Amy Bilancini likes to run long distances and is generally a very sweaty person. She loves driving past the Stop and Shop with the radio on. Follow her on Twitter and Instagram @h0rcrux.


Patrick Hastie- King Kong (Omaha)

Growing up in Southwest Iowa meant all of our television was piped in from Omaha. In the 90s, there were a bunch of amazing local commercials and they all had great catchphrases: “Runza Tonsa Funsa”, “We Love Jensen Tire”, “Baxter… It Just Doesn’t Get Any Better” and of course, “Woodhouse Ford, Just A Country Mile North of Omaha In Blair, Nebraska”. But my favorite commercials were for a Greek restaurant called KING KONG that specialized in great burgers (called Kongs which you could get as a single kong, double kong or triple kong depending on how many patties you wanted), fries, Greek salads, steaks and gyros. The catchphrase, and joke of every commercial, was when someone would say gyro (pronounced Ji-Row) and then they’d be quickly corrected by owner of the restaurant Nick, an old Greek man, with the catch phrase “No Gyro (pronounced ji-row), Gyro (pronounced year-row). Everyone loved these commercials, everyone repeated this. I still don’t think I’ve ever had a gyro in my life, but I’ve said the word, incorrectly and correctly, a billion times. In college, my friends and I would go to King Kong every week to get Triple Kongs. Massive burgers that would fill you for days. Honestly it was one of the happiest times of my life. I haven’t eaten meat in 4 years but just watching this commercial made me yearn for one of those big ol’ burgers. Also, a fun fact, when the Peter Jackson film “King Kong” came out in 2005 Burger King started selling a burger called the “King Kong” and were sued by the Omaha restaurant chain because they owned the restaurant rights to the name. The Omaha restaurant chain won. 

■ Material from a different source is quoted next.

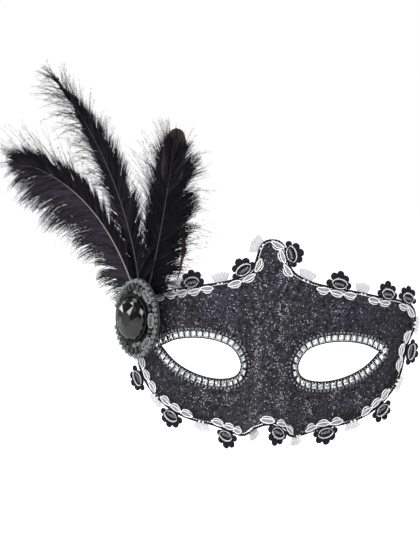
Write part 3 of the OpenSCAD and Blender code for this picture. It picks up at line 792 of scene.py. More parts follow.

Patrick Hastie is a stand up comedian based out of Brooklyn, New York. You can hear him weekly on THE NOSTALGIC FRONT PODCAST and check his website http://patrickhastie.com/ for his tour dates to see when he is coming to a town near you.

Chris Calogero- Crazy Eddie (NYC/NJ/CT Tri-state)

“His prices are insane!” If that made your ears tingle then chances are good you grew up in the tri-state area in the 80s. This was the catch phrase for “Crazy Eddie.” a consumer electronics chain that guaranteed when you saw just how much cheaper they were than the other guys you would lose your goddamned mind. The commercials generally featured a dude ranting like the most unfun cocaine addict at a party about how desperately you were going to need X product and how much of deal it would be at Crazy Eddie. You’d basically be fucking moron to turn these deals down! Fun Fact: Eddie Antar, the titular Crazy Eddie, was charged with a series of crimes including fraud and violation of federal securities laws and was sentenced to 8 years in prison. Maybe this fact isn’t exactly fun, but it is oddly comforting to know this man was truly Crazy. 10/10 would go crazy with Eddie any time.